No. Acid-free paper is pH-neutral and prevents acid migration into archived items, but it can still contain sulfur compounds left from the pulping process. Sulfur-free paper specifically targets sulfide content. Many sulfur-free papers are also acid-free, but the reverse is not always true.
Does VCI paper protect aluminum?
Some VCI formulations do, but the standard amine-based VCI papers can actually attack aluminum and copper. If you need multi-metal protection, ask specifically for a multi-metal VCI grade. Otherwise, sulfur-free paper or a non-VCI barrier is safer for aluminum.
How long does sulfur-free paper retain its protection?
Indefinitely, as long as the paper itself is not contaminated. Because protection is passive — based on the absence of sulfur — there is no active ingredient that depletes over time. A sealed package wrapped in sulfur-free paper offers the same protection in year five as it did on day one.
Can I use VCI paper for indoor storage of finished electronics?
Generally no. VCI vapor is designed for sealed packaging and ferrous metal. For finished electronics in indoor inventory, sulfur-free interleaving paper or sulfur-free poly-coated wrap is the standard.
Which paper is more cost-effective?
Cost depends on grammage and volume, but VCI paper is typically more expensive per square meter because of the active inhibitor coating.
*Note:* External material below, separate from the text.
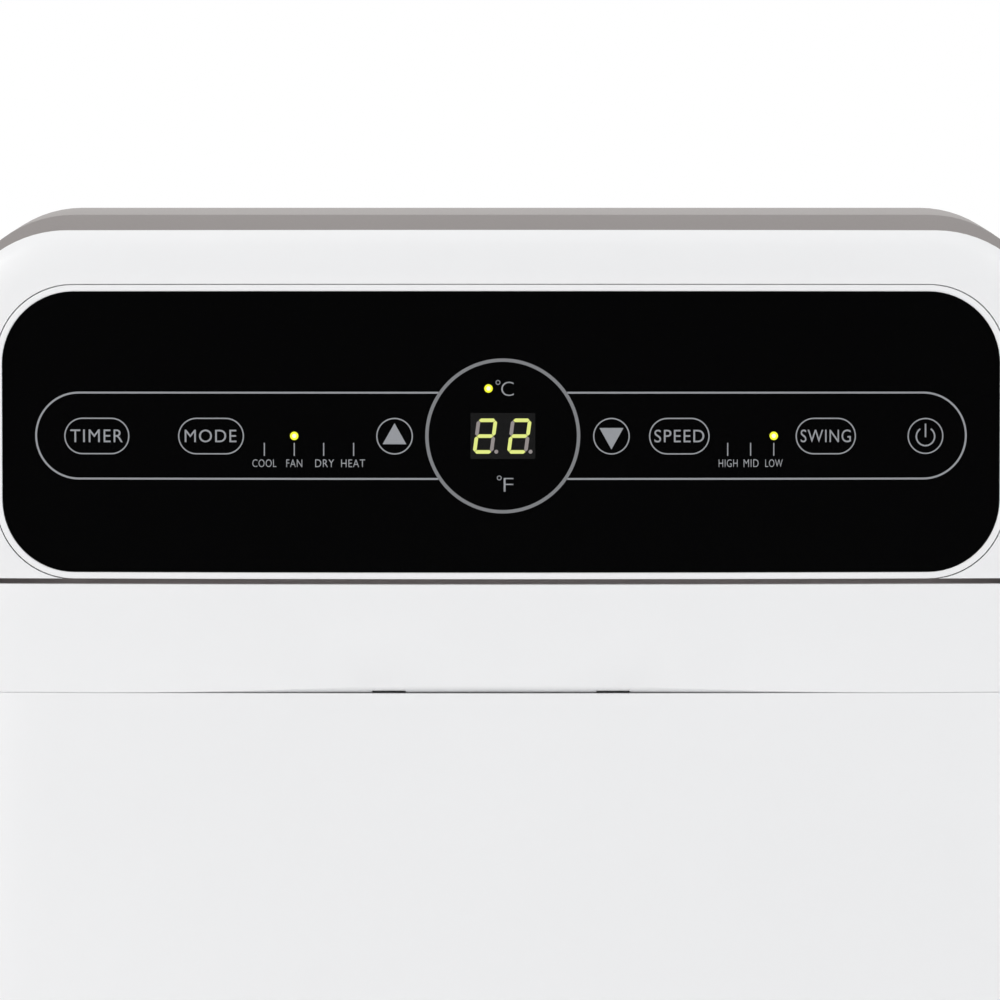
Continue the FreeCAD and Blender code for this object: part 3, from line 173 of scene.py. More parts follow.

Sulfur-free paper is closer to standard kraft pricing. For a buyer protecting exposed silver, sulfur-free paper is also dramatically more cost-effective per protected unit, simply because using VCI on those parts can cause damage.
The Bottom Line
Sulfur-free paper protects reactive plating from sulfide tarnish through purity. VCI paper protects ferrous metal from oxidation through chemistry. Neither is a substitute for the other. Choose by metal type and corrosion mechanism, verify with documentation, and request samples before committing to bulk supply. For silver, copper, and PCB components, sulfur-free paper is the only correct choice. For steel and ferrous components in long-term or export storage, VCI paper is the established standard. Get the match right, and your packaging stops being a liability and starts being insurance.